### Data supplied
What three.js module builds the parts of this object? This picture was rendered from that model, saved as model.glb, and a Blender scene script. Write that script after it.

--

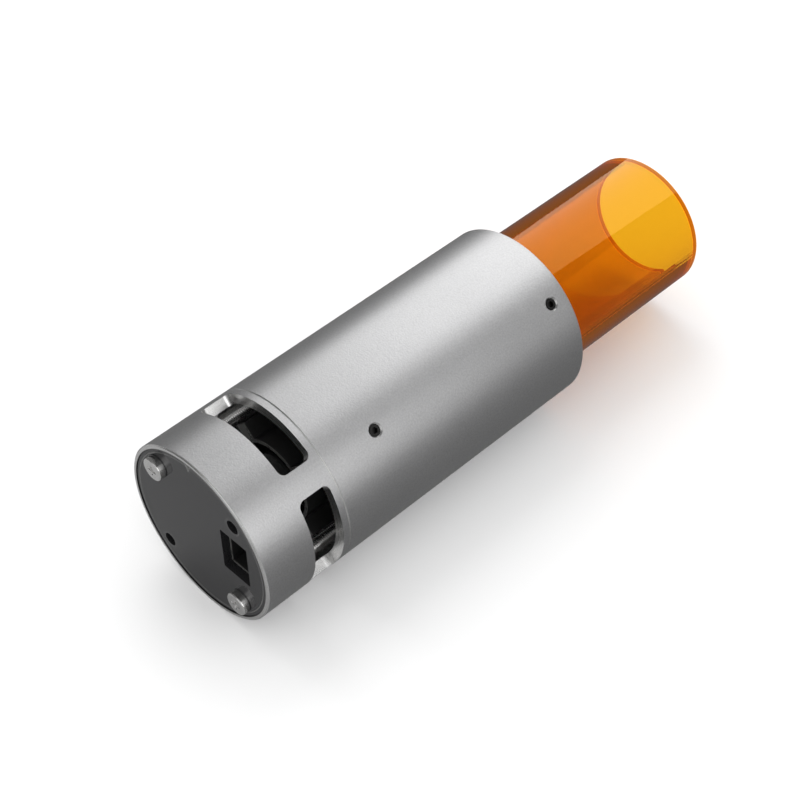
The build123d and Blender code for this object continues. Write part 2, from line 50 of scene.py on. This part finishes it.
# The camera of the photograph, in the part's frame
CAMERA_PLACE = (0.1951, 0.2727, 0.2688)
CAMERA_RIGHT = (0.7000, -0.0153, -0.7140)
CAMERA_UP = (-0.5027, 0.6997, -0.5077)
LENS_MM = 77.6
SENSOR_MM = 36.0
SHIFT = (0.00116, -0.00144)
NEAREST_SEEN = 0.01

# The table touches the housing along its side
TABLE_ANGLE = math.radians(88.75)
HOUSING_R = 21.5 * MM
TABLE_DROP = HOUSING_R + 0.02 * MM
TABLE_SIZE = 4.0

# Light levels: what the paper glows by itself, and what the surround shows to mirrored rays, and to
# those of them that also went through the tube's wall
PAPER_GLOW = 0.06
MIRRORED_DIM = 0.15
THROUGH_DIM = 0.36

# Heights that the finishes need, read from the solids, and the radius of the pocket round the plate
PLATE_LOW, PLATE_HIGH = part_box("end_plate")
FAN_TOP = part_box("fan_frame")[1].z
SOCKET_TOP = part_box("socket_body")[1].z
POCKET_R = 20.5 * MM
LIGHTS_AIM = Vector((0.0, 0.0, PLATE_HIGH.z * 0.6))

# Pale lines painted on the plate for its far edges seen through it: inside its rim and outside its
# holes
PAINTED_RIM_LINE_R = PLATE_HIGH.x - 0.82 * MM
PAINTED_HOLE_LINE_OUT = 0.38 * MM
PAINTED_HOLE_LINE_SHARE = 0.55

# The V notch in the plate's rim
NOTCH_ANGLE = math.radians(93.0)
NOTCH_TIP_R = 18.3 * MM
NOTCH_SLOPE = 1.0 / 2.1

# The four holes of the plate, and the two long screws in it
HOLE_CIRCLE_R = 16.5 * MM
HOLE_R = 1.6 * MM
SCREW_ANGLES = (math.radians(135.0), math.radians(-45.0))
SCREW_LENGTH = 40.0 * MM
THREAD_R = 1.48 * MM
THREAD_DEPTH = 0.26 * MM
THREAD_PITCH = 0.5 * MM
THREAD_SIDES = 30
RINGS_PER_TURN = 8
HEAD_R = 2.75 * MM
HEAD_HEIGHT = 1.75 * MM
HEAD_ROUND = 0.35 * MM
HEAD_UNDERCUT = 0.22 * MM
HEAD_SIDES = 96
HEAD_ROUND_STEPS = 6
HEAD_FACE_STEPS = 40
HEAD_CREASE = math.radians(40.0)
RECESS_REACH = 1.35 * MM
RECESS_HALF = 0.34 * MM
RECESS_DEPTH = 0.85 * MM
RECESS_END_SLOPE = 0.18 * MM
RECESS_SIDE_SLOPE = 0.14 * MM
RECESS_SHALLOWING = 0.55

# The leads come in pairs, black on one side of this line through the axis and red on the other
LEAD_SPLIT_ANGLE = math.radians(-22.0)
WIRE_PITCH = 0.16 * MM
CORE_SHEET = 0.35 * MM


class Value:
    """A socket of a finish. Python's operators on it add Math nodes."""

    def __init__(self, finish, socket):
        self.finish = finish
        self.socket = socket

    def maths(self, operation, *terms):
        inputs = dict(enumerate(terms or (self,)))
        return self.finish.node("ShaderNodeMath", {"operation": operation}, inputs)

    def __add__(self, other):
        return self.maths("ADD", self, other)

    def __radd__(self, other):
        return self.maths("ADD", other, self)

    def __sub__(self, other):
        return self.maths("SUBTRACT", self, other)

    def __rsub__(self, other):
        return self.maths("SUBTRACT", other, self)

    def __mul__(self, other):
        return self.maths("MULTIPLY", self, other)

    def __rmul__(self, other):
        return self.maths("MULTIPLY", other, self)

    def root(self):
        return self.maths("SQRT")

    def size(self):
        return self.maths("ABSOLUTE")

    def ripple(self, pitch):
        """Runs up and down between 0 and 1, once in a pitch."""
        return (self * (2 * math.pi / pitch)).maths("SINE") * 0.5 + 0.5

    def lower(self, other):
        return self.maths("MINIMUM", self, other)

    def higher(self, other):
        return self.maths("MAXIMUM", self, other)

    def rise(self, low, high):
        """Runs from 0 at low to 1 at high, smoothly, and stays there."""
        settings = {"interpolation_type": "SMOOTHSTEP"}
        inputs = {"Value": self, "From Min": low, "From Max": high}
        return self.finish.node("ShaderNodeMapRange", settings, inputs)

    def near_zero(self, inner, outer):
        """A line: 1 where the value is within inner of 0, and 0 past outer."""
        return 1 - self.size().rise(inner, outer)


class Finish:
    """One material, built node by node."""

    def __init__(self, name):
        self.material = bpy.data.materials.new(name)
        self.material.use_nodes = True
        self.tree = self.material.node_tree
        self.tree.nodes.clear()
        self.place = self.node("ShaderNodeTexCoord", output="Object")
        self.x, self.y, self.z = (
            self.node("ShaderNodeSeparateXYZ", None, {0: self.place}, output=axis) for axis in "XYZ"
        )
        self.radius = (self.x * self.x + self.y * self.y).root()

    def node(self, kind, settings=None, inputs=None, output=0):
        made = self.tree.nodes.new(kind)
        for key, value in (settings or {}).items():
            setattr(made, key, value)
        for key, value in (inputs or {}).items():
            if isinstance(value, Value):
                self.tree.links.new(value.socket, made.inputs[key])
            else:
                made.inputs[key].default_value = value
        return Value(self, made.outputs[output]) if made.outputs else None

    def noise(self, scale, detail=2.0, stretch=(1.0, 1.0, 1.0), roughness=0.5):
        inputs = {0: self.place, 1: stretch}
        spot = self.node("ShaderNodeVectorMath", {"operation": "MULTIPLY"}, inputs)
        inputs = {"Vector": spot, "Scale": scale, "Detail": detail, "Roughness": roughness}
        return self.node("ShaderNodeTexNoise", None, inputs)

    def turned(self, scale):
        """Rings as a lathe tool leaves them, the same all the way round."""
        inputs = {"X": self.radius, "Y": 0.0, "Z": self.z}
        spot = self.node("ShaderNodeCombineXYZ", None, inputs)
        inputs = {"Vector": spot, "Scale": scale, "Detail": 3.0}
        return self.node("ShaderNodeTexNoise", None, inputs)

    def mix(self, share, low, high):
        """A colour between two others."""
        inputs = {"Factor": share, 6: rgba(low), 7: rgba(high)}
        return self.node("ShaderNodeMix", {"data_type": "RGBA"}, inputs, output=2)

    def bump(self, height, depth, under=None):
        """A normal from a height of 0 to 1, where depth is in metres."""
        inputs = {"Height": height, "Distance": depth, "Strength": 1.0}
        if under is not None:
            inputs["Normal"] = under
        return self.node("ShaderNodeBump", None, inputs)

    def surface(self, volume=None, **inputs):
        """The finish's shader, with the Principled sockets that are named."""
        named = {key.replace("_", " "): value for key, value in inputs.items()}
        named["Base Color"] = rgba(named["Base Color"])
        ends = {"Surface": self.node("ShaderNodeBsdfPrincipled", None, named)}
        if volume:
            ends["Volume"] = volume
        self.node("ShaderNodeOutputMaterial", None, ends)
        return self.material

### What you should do
From the data above, copy each line that holds "Blender".

### Problem solution
What three.js module builds the parts of this object? This picture was rendered from that model, saved as model.glb, and a Blender scene script. Write that script after it.
The build123d and Blender code for this object continues. Write part 2, from line 50 of scene.py on. This part finishes it.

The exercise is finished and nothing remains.